**JSON records of objects**
-----

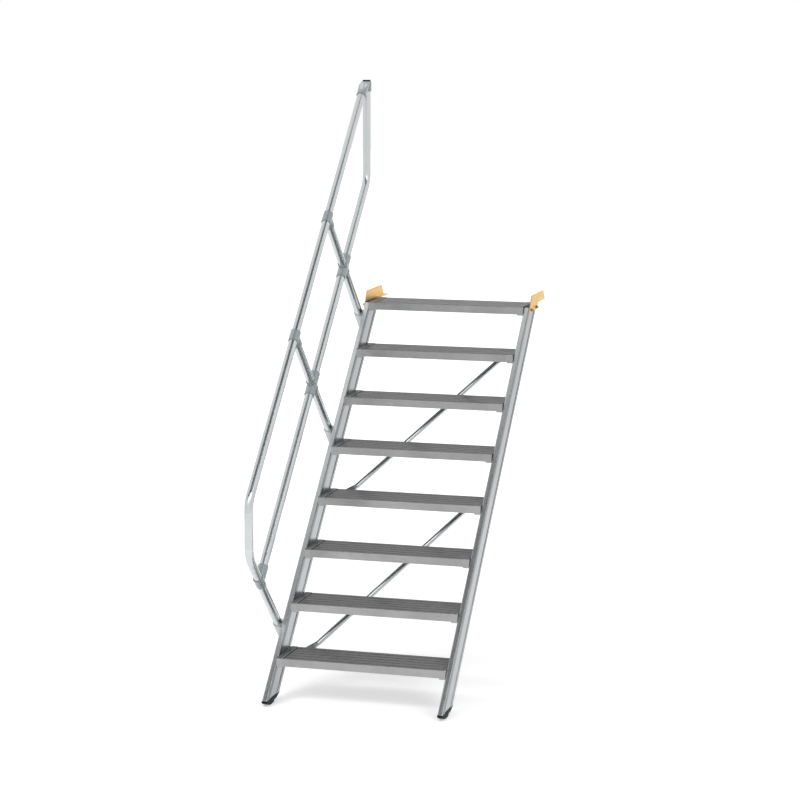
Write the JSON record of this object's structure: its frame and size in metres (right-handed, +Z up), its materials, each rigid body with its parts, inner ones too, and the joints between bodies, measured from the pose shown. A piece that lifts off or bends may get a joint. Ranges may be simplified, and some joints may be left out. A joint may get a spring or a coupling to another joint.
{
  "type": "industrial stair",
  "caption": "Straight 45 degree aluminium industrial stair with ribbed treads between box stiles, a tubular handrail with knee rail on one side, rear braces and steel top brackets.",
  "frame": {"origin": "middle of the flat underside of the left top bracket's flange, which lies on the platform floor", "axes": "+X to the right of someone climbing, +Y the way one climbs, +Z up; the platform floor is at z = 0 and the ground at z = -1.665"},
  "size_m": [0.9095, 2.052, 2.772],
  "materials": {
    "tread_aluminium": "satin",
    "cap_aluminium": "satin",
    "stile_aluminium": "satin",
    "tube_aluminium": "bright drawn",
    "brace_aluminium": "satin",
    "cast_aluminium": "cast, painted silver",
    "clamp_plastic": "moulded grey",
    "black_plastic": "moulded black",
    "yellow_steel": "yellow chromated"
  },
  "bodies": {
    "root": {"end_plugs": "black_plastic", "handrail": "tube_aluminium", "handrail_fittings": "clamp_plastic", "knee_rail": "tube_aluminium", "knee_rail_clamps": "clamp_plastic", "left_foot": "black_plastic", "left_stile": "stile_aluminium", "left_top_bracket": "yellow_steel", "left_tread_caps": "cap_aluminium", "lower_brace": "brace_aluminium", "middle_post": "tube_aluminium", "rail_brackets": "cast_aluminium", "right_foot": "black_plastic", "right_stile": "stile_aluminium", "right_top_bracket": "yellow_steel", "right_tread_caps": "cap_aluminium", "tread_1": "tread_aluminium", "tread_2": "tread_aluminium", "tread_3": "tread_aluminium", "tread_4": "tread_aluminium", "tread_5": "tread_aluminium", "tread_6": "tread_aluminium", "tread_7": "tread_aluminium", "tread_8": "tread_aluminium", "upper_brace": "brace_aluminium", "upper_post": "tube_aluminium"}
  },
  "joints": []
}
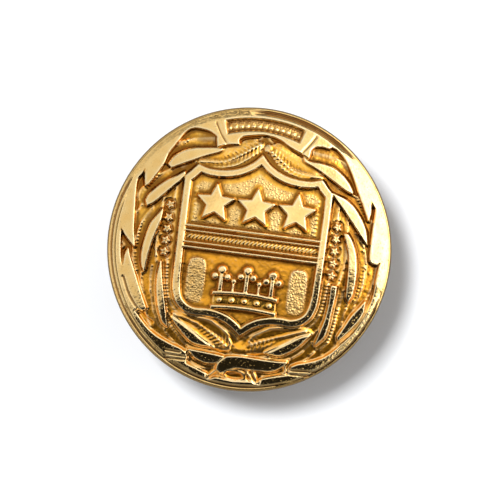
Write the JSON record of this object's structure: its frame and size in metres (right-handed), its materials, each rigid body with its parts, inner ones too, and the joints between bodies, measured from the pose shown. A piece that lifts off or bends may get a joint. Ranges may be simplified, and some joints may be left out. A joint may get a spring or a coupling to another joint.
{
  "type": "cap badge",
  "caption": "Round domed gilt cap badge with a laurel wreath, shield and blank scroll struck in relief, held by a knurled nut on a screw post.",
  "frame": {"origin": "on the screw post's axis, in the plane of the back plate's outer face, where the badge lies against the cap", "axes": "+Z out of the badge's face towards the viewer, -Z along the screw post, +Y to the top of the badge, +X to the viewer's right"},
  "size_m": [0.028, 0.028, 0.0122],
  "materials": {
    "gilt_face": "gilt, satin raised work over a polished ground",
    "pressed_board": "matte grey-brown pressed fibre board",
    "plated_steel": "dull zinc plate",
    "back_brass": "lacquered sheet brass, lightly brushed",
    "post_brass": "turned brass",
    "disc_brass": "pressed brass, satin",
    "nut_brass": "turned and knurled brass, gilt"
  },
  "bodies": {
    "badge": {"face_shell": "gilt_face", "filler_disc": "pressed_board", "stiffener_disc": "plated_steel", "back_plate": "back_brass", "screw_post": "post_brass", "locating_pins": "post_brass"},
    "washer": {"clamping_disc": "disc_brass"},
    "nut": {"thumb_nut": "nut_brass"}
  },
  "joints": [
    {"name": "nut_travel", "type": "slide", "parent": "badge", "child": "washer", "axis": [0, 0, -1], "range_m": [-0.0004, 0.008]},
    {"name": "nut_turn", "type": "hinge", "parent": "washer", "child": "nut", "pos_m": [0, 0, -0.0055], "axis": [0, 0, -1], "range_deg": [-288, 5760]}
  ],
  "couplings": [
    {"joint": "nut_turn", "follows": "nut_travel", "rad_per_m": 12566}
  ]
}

-----

**What is required**
Locate the line that contains "metres (right-handed), its". Repeat it and every line after it, up to and including the final line, exactly.

**Problem solution**
Write the JSON record of this object's structure: its frame and size in metres (right-handed), its materials, each rigid body with its parts, inner ones too, and the joints between bodies, measured from the pose shown. A piece that lifts off or bends may get a joint. Ranges may be simplified, and some joints may be left out. A joint may get a spring or a coupling to another joint.
{
  "type": "cap badge",
  "caption": "Round domed gilt cap badge with a laurel wreath, shield and blank scroll struck in relief, held by a knurled nut on a screw post.",
  "frame": {"origin": "on the screw post's axis, in the plane of the back plate's outer face, where the badge lies against the cap", "axes": "+Z out of the badge's face towards the viewer, -Z along the screw post, +Y to the top of the badge, +X to the viewer's right"},
  "size_m": [0.028, 0.028, 0.0122],
  "materials": {
    "gilt_face": "gilt, satin raised work over a polished ground",
    "pressed_board": "matte grey-brown pressed fibre board",
    "plated_steel": "dull zinc plate",
    "back_brass": "lacquered sheet brass, lightly brushed",
    "post_brass": "turned brass",
    "disc_brass": "pressed brass, satin",
    "nut_brass": "turned and knurled brass, gilt"
  },
  "bodies": {
    "badge": {"face_shell": "gilt_face", "filler_disc": "pressed_board", "stiffener_disc": "plated_steel", "back_plate": "back_brass", "screw_post": "post_brass", "locating_pins": "post_brass"},
    "washer": {"clamping_disc": "disc_brass"},
    "nut": {"thumb_nut": "nut_brass"}
  },
  "joints": [
    {"name": "nut_travel", "type": "slide", "parent": "badge", "child": "washer", "axis": [0, 0, -1], "range_m": [-0.0004, 0.008]},
    {"name": "nut_turn", "type": "hinge", "parent": "washer", "child": "nut", "pos_m": [0, 0, -0.0055], "axis": [0, 0, -1], "range_deg": [-288, 5760]}
  ],
  "couplings": [
    {"joint": "nut_turn", "follows": "nut_travel", "rad_per_m": 12566}
  ]
}